Civic Practice in Everyday Life
Peace Circle is not a symbolic installation but an actively used civic space. In spring 2025, more than 200 local schoolchildren engaged in dialogue within the circle, linking environmental stewardship with democratic responsibility across generations.
The space is regularly used for school dialogues, community meetings and seasonal gatherings. Located within walking and cycling distance of the neighbourhood centre, it embeds democratic interaction into everyday life.
The municipality has formally integrated the space into its maintenance and community structures through a cooperation agreement, ensuring landscape care, tree watering and seasonal protection. The model is also used in local education, embedding civic practice into learning environments.
In a border-region community in Eastern Finland, where geopolitical tensions form part of the wider context, strengthening local trust and participation carries particular significance.
Digital Extension
To complement the physical circle, an immersive digital twin — a 360° seasonal representation of the site — extends the space beyond its physical boundaries. It enables residents, schools and community members to revisit and engage with the circle beyond gatherings.
The digital layer lowers participation barriers for those unable to attend in person and allows dialogue to continue across time and circumstance. Accessible in both Finnish and English, it broadens engagement while keeping the physical space as the primary site of encounter.
The digital twin does not replace the circle — it extends its democratic function by sustaining reflection, learning and civic dialogue.
Sustainable by Design
Peace Circle integrates ecological thinking into its spatial form. Meadow areas enhance biodiversity and support pollinators, while the compact circular layout minimises material use and land impact.
Located on clay soil shaped by former lake conditions, the design responds to existing ground realities. Rather than introducing extensive hard surfaces, it prioritises vegetative layers and low-impact materials, allowing the landscape to function within its natural constraints.
Ecological ground materials were introduced in partnership with the municipality, reinforcing long-term environmental responsibility. Trees and vegetation were selected for northern climate conditions, enabling the space to mature alongside the community it serves.
By combining nature-based solutions with spatial restraint, the project demonstrates how small-scale public interventions can strengthen biodiversity and reduce resource intensity.
Shared Governance Model
Peace Circle operates through a cooperative governance structure balancing civic initiative with municipal responsibility. The initiating association leads community engagement and programming, while the municipality ensures long-term maintenance, including watering and landscape care.

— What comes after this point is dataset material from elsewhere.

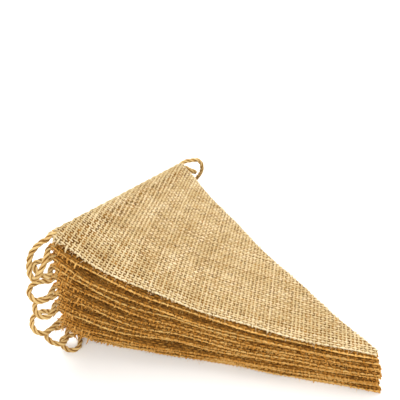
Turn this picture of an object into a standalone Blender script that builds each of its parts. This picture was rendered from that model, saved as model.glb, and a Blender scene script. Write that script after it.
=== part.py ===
"""A bunting of fourteen hessian pennants on one jute cord, folded back and forth into a stack.

The pennants lie on each other from the bottom up. Their hems are along Y at the stack's back,
their tips point to +X, and the stack stands on Z = 0, with the middle of the pennants' box over
the origin. The cord runs through every hem and turns back in a loop from each pennant to the
next, at the near end (-Y) and the far end (+Y) in turn. Lengths are in metres.
"""

import math

import bmesh
import bpy
from mathutils import Matrix, Vector

# Cut and cloth of one pennant
PENNANT_WIDTH = 0.150
PENNANT_DROP = 0.212
TIP_WIDTH = 0.004
CLOTH = 0.0014
HEM_ROLL = 0.0044
HEM_ROUND = 0.0025
HEM_FLAT = 0.0050
HEM_DEPTH = 0.0150
EDGE_WANDER = 0.0007
WANDER_LENGTH = 0.011
EDGE_SWELL = 0.0024
SWELL_LENGTH = 0.075

# Outer form of the stack, its top surface above the surface that it stands on
NEAR_HEM_HEIGHT = 0.118
FAR_HEM_HEIGHT = 0.072
TIP_HEIGHT = 0.040
FALL_SHARE = 0.42
SAG = 0.010

# Air between the layers
CLEARANCE = 0.0004
HEM_SLIDE_ROOM = 0.0050
RIPPLE = 0.40
RIPPLE_LENGTH = 0.085
RIPPLE_SLANT = 0.4
LAYER_PHASE = 2.4

# Fineness of the meshes
CLOTH_COLUMNS = 4
FIELD_ROWS = 10
ROW_SPREAD = 1.15
HEM_ROWS = (0.0, 0.0003, 0.0011, HEM_ROUND, HEM_FLAT, 0.0090, HEM_DEPTH)
SLOPE_STEPS = 24
CURVE_SPANS = 16

# Cord
CORD_DIAMETER = 0.0038
STRAND_VALLEY = 0.74
CORD_SIDES = 6
CORD_STEP = 0.0016
CORD_LAY = 0.0140
TOUCH_GAP = 0.0003

# Each pennant from the bottom up. slide moves its hem along X, hem_shift and tip_shift move its
# hem and its tip along Y, all in millimetres, and turn swings the hem in degrees. The three air
# columns share out the free height above it, at the hem, half way down and at the tip.
PENNANTS = (
    # slide, hem_shift, tip_shift, turn, air_hem, air_middle, air_tip
    (0.5, 4.5, 0.4, 0.0, 0.9, 1.0, 0.8),
    (-0.5, -0.5, -1.2, -0.4, 1.0, 1.1, 1.2),
    (-1.6, -4.0, 0.8, 0.4, 0.8, 1.0, 0.7),
    (-2.2, -7.5, -0.6, -0.3, 0.9, 1.1, 1.2),
    (-2.4, -9.0, -1.6, 0.2, 1.4, 2.3, 1.4),
    (-3.0, -8.0, 0.6, 0.3, 0.8, 0.7, 0.6),
    (-0.8, -7.5, -1.0, -0.5, 1.1, 1.2, 1.5),
    (-0.8, -6.2, -1.6, -0.4, 0.9, 0.8, 0.7),
    (-0.4, -5.8, 0.2, 0.5, 1.1, 1.2, 1.5),
    (-0.2, -4.6, -1.4, 0.0, 0.8, 0.7, 0.6),
    (0.2, -3.5, 0.6, -0.4, 1.3, 1.4, 0.8),
    (0.0, -3.0, -1.8, 0.4, 0.9, 2.2, 2.4),
    (0.8, -0.5, -1.0, -0.2, 1.0, 0.8, 0.6),
    (1.0, 1.5, 0.0, 0.0, 0.0, 0.0, 0.0),
)

# Loops of cord from the top of the stack down, first those at the near end and then those at the
# far end. reach is in millimetres, width too, and is less than 0 where the strand from the upper
# hem lies on the side of the tips. droop is the fall of the outer end below the level of the hems
# in millimetres, and swing turns the loop towards +X in degrees.
NEAR_LOOPS = (
    # reach, width, droop, swing
    (20.0, 10.0, 15.0, 0.0),
    (10.5, 12.0, -1.0, -10.0),
    (17.0, 14.0, 0.0, -15.0),
    (15.2, 13.5, 1.0, -12.0),
    (18.0, 15.0, 0.0, -30.0),
    (14.5, 14.0, -1.0, -5.0),
    (13.5, 13.0, 2.0, -2.0),
)
FAR_LOOPS = (
    # reach, width, droop, swing
    (15.5, -12.0, 8.0, 16.0),
    (15.0, -13.0, 8.0, 12.0),
    (16.0, 13.0, 8.0, -6.0),
    (15.0, -13.0, 9.0, 8.0),
    (16.0, 13.0, 8.0, 0.0),
    (13.0, 12.0, 1.0, -10.0),
)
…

Local companies contribute through modest annual commitments, reinforcing shared responsibility without commercialising the space. The initial implementation was financed through local crowdfunding (€5,000), embedding civic ownership from the outset.
This distributed stewardship model creates a durable framework for democratic practice: citizens shape the space, public authorities secure its continuity, and local actors sustain its everyday care.
Because the model relies on cooperation rather than scale, it can be adapted to rural municipalities and dense urban contexts alike.
A Transferable Structure
Peace Circle is built on a clear and adaptable framework: circular spatial equality, participatory co-design and shared stewardship between citizens and municipality.
The model requires modest financial investment and relies on collective agency rather than infrastructure scale. Its core elements — non-hierarchical geometry, landscape structure rooted in local meaning, and cooperative governance — can be adapted to neighbourhoods of different sizes.
Rather than exporting a fixed design, the approach offers a transferable process through which communities shape their own civic space while embedding sustainability, inclusion and shared responsibility into the built environment. The model has already been implemented in several European contexts and is expanding internationally.

International visit exploring the model’s adaptation to Dongguan, China (Feb 2026)
Peace Circle shows that democracy is not only governed — it is built and sustained through shared space, collective care and everyday civic practice.